■ Collected material
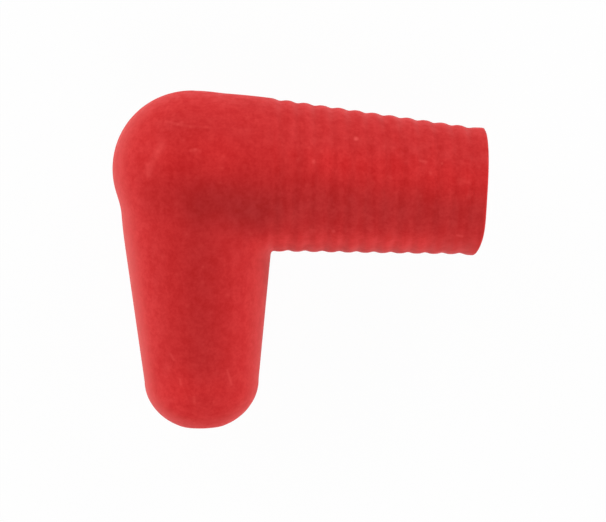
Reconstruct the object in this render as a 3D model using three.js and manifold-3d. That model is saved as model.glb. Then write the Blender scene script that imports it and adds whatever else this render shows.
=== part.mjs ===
// A right-angled spark plug cap, moulded in one piece from red rubber.
//
// A thick ribbed barrel pushes over the plug. It ends in a round knee, and a smooth, tapering leg
// with a domed tip leaves the knee and holds the ignition lead. The cap lies on its side as it
// comes to rest: both arms taper, so each lies on the floor along its lowest line.
//
// Millimetres, +Z up, origin on the floor below the middle of the part's box. The leg points to -Y
// and the barrel to +X. The shapes are first made around the knee, with the barrel's axis along +X
// and both axes in the XY plane, and the whole part is then turned onto its side.

import * as THREE from 'three';
import { mergeVertices } from 'three/addons/utils/BufferGeometryUtils.js';
import Module from 'manifold-3d';

// The elbow
const ELBOW_ANGLE = 84.2; // degrees between the two axes
const LEG_OFFSET = 1.43; // how far the leg's axis passes from the knee's centre, towards the mouth
const KNEE_RADIUS = 12.35;
const KNEE_BACK = 12.0; // reach of the round back behind the knee's centre

// The barrel, measured along its axis from the knee's centre
const BARREL_LENGTH = 47.0;
const BARREL_TAPER = 3.7; // degrees a side, over the ribs
const SMOOTH_LENGTH = 12.4; // the plain stretch before the first groove
const SMOOTH_SWELL = 12.62; // the radius that the plain stretch bows out towards
const SHOULDER_RADIUS = 12.25; // where the ribs begin
const RIB_PITCH = 2.77;
const RIB_DEPTH = 0.26;
const GROOVE_COUNT = 12;
const LAND_RADIUS = 10.2; // the plain band at the mouth
const MOUTH_EDGE = 0.6; // rounding of the mouth's outer edge

// The leg, measured along its axis from the level of the knee's centre
const LEG_LENGTH = 42.1; // to the top of the dome
const LEG_TAPER = 6.6; // degrees a side
const LEG_ROOT_RADIUS = 12.2;
const LEG_ROOT_LENGTH = 12.2; // the rounded start, down to where the even taper begins
const LEG_TIP_RADIUS = 9.15; // where the dome begins
const DOME_HEIGHT = 7.9;

// The hollows inside
const PLUG_BORE = 12.0; // diameter, a push fit on the plug's insulator
const PLUG_SOCKET_DEPTH = 37.0;
const MOUTH_LEAD_IN = 0.8; // rounding of the socket's edge
const LIP_COUNT = 3; // sealing lips around the plug's insulator
const LIP_HEIGHT = 0.5;
const LIP_WIDTH = 1.8;
const LIP_PITCH = 4.5;
const FIRST_LIP = 5.0; // from the mouth to the middle of the first lip
const CHAMBER_BORE = 14.0; // diameter of the knee chamber, which holds the lead's terminal
const CHAMBER_BACK = 7.0; // reach of the chamber behind the knee's centre
const STEP_LENGTH = 1.5; // the sloped step from one bore to the next
const CRIMP_BORE = 10.4; // diameter, around the terminal's crimped end
const LEAD_BORE = 7.0; // diameter, a snug fit on the ignition lead
const LEAD_GRIP_LENGTH = 11.0; // the narrow stretch that grips the lead
const LEAD_EDGE = 0.5; // rounding of the lead's hole
const CUT_BEYOND = 1.0; // how far each hollow is cut on past the outside

// How finely the round shapes are divided
const SIDES = 40;
const BORE_SIDES = 28;
const ARC_STEPS = 8;
const POINTS_PER_RIB = 4;

const elbow = THREE.MathUtils.degToRad(ELBOW_ANGLE);
const barrelTaper = THREE.MathUtils.degToRad(BARREL_TAPER);
const legTaper = THREE.MathUtils.degToRad(LEG_TAPER);
const barrelAxis = new THREE.Vector3(1, 0, 0);
const legAxis = new THREE.Vector3(Math.cos(elbow), -Math.sin(elbow), 0);

// Points of a quarter ellipse around (0, centre), from angle `from` to `to`. The angle is 0 on the
// rim and a right angle at the pole, and `height` is negative for a pole that points backwards.
function ellipseArc(radius, height, centre, from, to, steps) {
  const points = [];
  for (let i = 0; i <= steps; i++) {
    const angle = from + ((to - from) * i) / steps;
    points.push(new THREE.Vector2(radius * Math.cos(angle), centre + height * Math.sin(angle)));
  }
  return points;
}

// The crests of the ribs lie on this cone.
function crestRadius(along) {
  return SHOULDER_RADIUS - (along - SMOOTH_LENGTH) * Math.tan(barrelTaper);
}

// The ribs are one even wave, a crest at each end and a groove in the middle of each pitch.
function ribPoints() {
  const points = [];
  const count = GROOVE_COUNT * POINTS_PER_RIB;
  for (let i = 0; i <= count; i++) {
    const turn = (2 * Math.PI * i) / POINTS_PER_RIB;
    const along = SMOOTH_LENGTH + (i / POINTS_PER_RIB) * RIB_PITCH;
    const depth = (RIB_DEPTH * (1 - Math.cos(turn))) / 2;
    points.push(new THREE.Vector2(crestRadius(along) - depth, along));
  }
  return points;
}

// The barrel's outside: round back, plain stretch, ribs, and the band with its rounded edge.
function barrelProfile() {
  const back = ellipseArc(KNEE_RADIUS, -KNEE_BACK, 0, Math.PI / 2, 0, ARC_STEPS);
  const stretch = new THREE.QuadraticBezierCurve(
    new THREE.Vector2(KNEE_RADIUS, 0),
    new THREE.Vector2(SMOOTH_SWELL, SMOOTH_LENGTH / 2),
    new THREE.Vector2(SHOULDER_RADIUS, SMOOTH_LENGTH)
  ).getPoints(ARC_STEPS / 2);
  const edge = new THREE.EllipseCurve(
    LAND_RADIUS - MOUTH_EDGE, BARREL_LENGTH - MOUTH_EDGE, MOUTH_EDGE, MOUTH_EDGE, 0, Math.PI / 2
  ).getPoints(ARC_STEPS / 2);
  const mouth = new THREE.Vector2(0, BARREL_LENGTH);
  return [...back, ...stretch.slice(1, -1), ...ribPoints(), ...edge, mouth];
}

// The leg's outside: a round top hidden in the knee, a rounded start, the even taper and the dome.
function legProfile() {
  const domeStart = LEG_LENGTH - DOME_HEIGHT;
  const onTaper = (along) =>
    new THREE.Vector2(LEG_TIP_RADIUS + (domeStart - along) * Math.tan(legTaper), along);
  const top = ellipseArc(LEG_ROOT_RADIUS, -LEG_ROOT_RADIUS, 0, Math.PI / 2, 0, ARC_STEPS / 2);
  const start = new THREE.QuadraticBezierCurve(
    new THREE.Vector2(LEG_ROOT_RADIUS, 0),
    onTaper(LEG_ROOT_LENGTH / 2),
    onTaper(LEG_ROOT_LENGTH)
  ).getPoints(ARC_STEPS / 2);
  const dome = ellipseArc(LEG_TIP_RADIUS, DOME_HEIGHT, domeStart, 0, Math.PI / 2, ARC_STEPS);
  return [...top, ...start.slice(1), ...dome];
}

// One sealing lip of the socket: a round-topped ridge that narrows the bore.
function lipPoints(middle) {
  const radius = PLUG_BORE / 2;
  return [
    new THREE.Vector2(radius, middle - LIP_WIDTH / 2),
    new THREE.Vector2(radius - LIP_HEIGHT, middle - LIP_WIDTH / 6),
    new THREE.Vector2(radius - LIP_HEIGHT, middle + LIP_WIDTH / 6),
    new THREE.Vector2(radius, middle + LIP_WIDTH / 2)
  ];
}

// A bore's end, rounded outwards where it meets the face and cut on to `end`, past the outside.
function flare(radius, rounding, face, end) {
  const midway = rounding * (1 - Math.SQRT1_2);
  return [
    new THREE.Vector2(radius, face - rounding),
    new THREE.Vector2(radius + midway, face - midway),
    new THREE.Vector2(radius + rounding, face),
    new THREE.Vector2(radius + rounding, end),
    new THREE.Vector2(0, end)
  ];
}

// The plug socket with its lips, and the wider chamber behind it inside the knee.
function socketProfile() {
  const socketEnd = BARREL_LENGTH - PLUG_SOCKET_DEPTH;
  const chamberRadius = CHAMBER_BORE / 2;
  const back = ellipseArc(chamberRadius, -CHAMBER_BACK, 0, Math.PI / 2, 0, ARC_STEPS / 2);
  const points = [
    ...back,
    new THREE.Vector2(chamberRadius, socketEnd - STEP_LENGTH),
    new THREE.Vector2(PLUG_BORE / 2, socketEnd)
  ];
  for (let i = LIP_COUNT - 1; i >= 0; i--) {
    points.push(...lipPoints(BARREL_LENGTH - FIRST_LIP - i * LIP_PITCH));
  }
  const end = BARREL_LENGTH + CUT_BEYOND;
  return [...points, ...flare(PLUG_BORE / 2, MOUTH_LEAD_IN, BARREL_LENGTH, end)];
}

// The lead's way in: a wide bore from the knee, then a narrow one out through the dome. The hole's
// rounded edge ends level with the dome where it meets it, which is below the dome's top.
function leadProfile() {
  const leadRadius = LEAD_BORE / 2;
  const edgeRadius = leadRadius + LEAD_EDGE;
  const edgeFall = Math.sqrt(1 - (edgeRadius / LEG_TIP_RADIUS) ** 2);
  const face = LEG_LENGTH - DOME_HEIGHT * (1 - edgeFall);
  const gripStart = LEG_LENGTH - LEAD_GRIP_LENGTH;
  return [
    new THREE.Vector2(0, 0),
    new THREE.Vector2(CRIMP_BORE / 2, 0),
    new THREE.Vector2(CRIMP_BORE / 2, gripStart - STEP_LENGTH),
    new THREE.Vector2(leadRadius, gripStart),
    ...flare(leadRadius, LEAD_EDGE, face, LEG_LENGTH + CUT_BEYOND)
  ];
}

// A closed solid of revolution around +Y. Its points run from the axis back to the axis, low end
// first. The triangles share their corners, and the flat ones at a pole are left out.
function turnedSolid({ Manifold, Mesh }, profile, sides) {
  const geometry = new THREE.LatheGeometry(profile, sides);
  geometry.deleteAttribute('normal');
  geometry.deleteAttribute('uv');
  const merged = mergeVertices(geometry);
  const corners = merged.index.array;
  const kept = [];
  for (let i = 0; i < corners.length; i += 3) {
    const [a, b, c] = corners.slice(i, i + 3);
    if (a !== b && b !== c && c !== a) kept.push(a, b, c);
  }
  return new Manifold(new Mesh({
    numProp: 3,
    vertProperties: new Float32Array(merged.attributes.position.array),
    triVerts: new Uint32Array(kept)
  }));
}

function geometryFrom(solid) {
  const mesh = solid.getMesh();
  const geometry = new THREE.BufferGeometry();
  geometry.setAttribute('position', new THREE.BufferAttribute(mesh.vertProperties, 3));
  geometry.setIndex(new THREE.BufferAttribute(mesh.triVerts, 1));
  geometry.computeVertexNormals();
  return geometry;
}

// Carries a turned shape from +Y onto one of the elbow's axes, from `start` on.
function placeOn(axis, start) {
  const across = new THREE.Vector3(axis.y, -axis.x, 0);
  const sideways = new THREE.Vector3(0, 0, 1);
  return new THREE.Matrix4().makeBasis(across, axis, sideways).setPosition(start).elements;
}

// The whole cap: two turned shapes joined, less their two hollows joined.
async function bootGeometry() {
  const wasm = await Module();
  wasm.setup();
  const towardsMouth = new THREE.Vector3(Math.sin(elbow), Math.cos(elbow), 0);
  const onBarrel = placeOn(barrelAxis, new THREE.Vector3());
  const onLeg = placeOn(legAxis, towardsMouth.multiplyScalar(LEG_OFFSET));

  const barrel = turnedSolid(wasm, barrelProfile(), SIDES).transform(onBarrel);
  const leg = turnedSolid(wasm, legProfile(), SIDES).transform(onLeg);
  const socket = turnedSolid(wasm, socketProfile(), BORE_SIDES).transform(onBarrel);
  const leadWay = turnedSolid(wasm, leadProfile(), BORE_SIDES).transform(onLeg);
  return geometryFrom(barrel.add(leg).subtract(socket.add(leadWay)));
}

// The way up at rest, seen from the elbow's own axes: each tapering arm lies along its lowest line,
// so each axis falls towards its end by that arm's taper.
function restingUp() {
  const c = Math.cos(elbow);
  const barrelFall = -Math.sin(barrelTaper);
  const legFall = -Math.sin(legTaper);
  const alongLeg = (legFall - c * barrelFall) / (1 - c * c);
  const alongBarrel = barrelFall - c * alongLeg;
  const up = barrelAxis.clone().multiplyScalar(alongBarrel).addScaledVector(legAxis, alongLeg);
  up.z = Math.sqrt(1 - up.lengthSq());
  return up;
}

// Turns the elbow onto its side, with the leg towards -Y as seen from above.
function restingTurn() {
  const up = restingUp();
  const y = legAxis.clone().addScaledVector(up, -legAxis.dot(up)).normalize().negate();
  const x = new THREE.Vector3().crossVectors(y, up);
  return new THREE.Matrix4().makeBasis(x, y, up).transpose();
}

const redRubber = new THREE.MeshStandardMaterial({ color: 0xca3030, roughness: 0.48, metalness: 0 });

const boot = new THREE.Mesh(await bootGeometry(), redRubber);
boot.name = 'boot';

const group = new THREE.Group();
group.add(boot);
group.quaternion.setFromRotationMatrix(restingTurn());

const box = new THREE.Box3().setFromObject(group, true);
const middle = box.getCenter(new THREE.Vector3());
group.position.set(-middle.x, -middle.y, -box.min.z);

export default group;
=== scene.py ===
"""A red rubber spark plug cap, lying on its side on a pale floor.

The cap is one closed rubber surface, laid over the CAD part, which keeps the sizes. It adds what
the CAD part leaves out: ribs that lean and grow shallow on the faces, a crease that fades out from
the inner corner, the mould's seam, a slightly uneven rim, and the rubber's mottling, pale haze,
specks and marks, with painted light and shade in its colour: a painted sheen on the steep sides,
painted shade in the grooves and under a line on the knee, and broad paler and darker tones that
are painted light and shade.

Everything is in metres. Shapes are worked out in the elbow's own frame, which has its origin at the
knee's centre, the barrel's axis along +X and the leg's axis in the XY plane towards -Y. The whole
cap is then turned onto its side and set on the floor where the CAD part lies.
"""
import math

import bpy
import numpy as np
from bpy.props import FloatProperty, FloatVectorProperty, IntProperty, PointerProperty
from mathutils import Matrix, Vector


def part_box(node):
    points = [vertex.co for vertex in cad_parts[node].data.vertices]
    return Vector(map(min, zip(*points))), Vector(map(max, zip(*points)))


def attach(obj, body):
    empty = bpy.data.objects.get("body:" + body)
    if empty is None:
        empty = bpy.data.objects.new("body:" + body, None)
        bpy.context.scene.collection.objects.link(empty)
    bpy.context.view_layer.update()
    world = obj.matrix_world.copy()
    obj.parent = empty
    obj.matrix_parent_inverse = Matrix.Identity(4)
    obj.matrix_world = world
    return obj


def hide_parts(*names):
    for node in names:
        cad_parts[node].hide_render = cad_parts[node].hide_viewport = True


bl_info = {
    "name": "Rubber Spark Plug Cap",
    "version": (1, 0, 0),
    "blender": (4, 5, 0),
    "location": "3D View > Sidebar > Plug Cap",
    "description": "Models a right-angled rubber spark plug cap over its CAD part",
    "category": "Add Mesh",
}

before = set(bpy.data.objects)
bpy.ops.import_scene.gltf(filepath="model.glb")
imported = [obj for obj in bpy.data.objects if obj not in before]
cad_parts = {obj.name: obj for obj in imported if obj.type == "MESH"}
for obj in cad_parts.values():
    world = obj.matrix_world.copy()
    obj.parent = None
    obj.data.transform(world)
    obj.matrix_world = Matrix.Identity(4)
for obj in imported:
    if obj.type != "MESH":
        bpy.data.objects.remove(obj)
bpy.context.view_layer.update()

MM = 0.001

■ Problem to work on
Starting at the line that contains "const group = new THREE.Group();" and ending at the line that contains "a pale floor.", repeat each line exactly, both ends included, and nothing else.

■ Answer
const group = new THREE.Group();
group.add(boot);
group.quaternion.setFromRotationMatrix(restingTurn());

const box = new THREE.Box3().setFromObject(group, true);
const middle = box.getCenter(new THREE.Vector3());
group.position.set(-middle.x, -middle.y, -box.min.z);

export default group;
=== scene.py ===
"""A red rubber spark plug cap, lying on its side on a pale floor.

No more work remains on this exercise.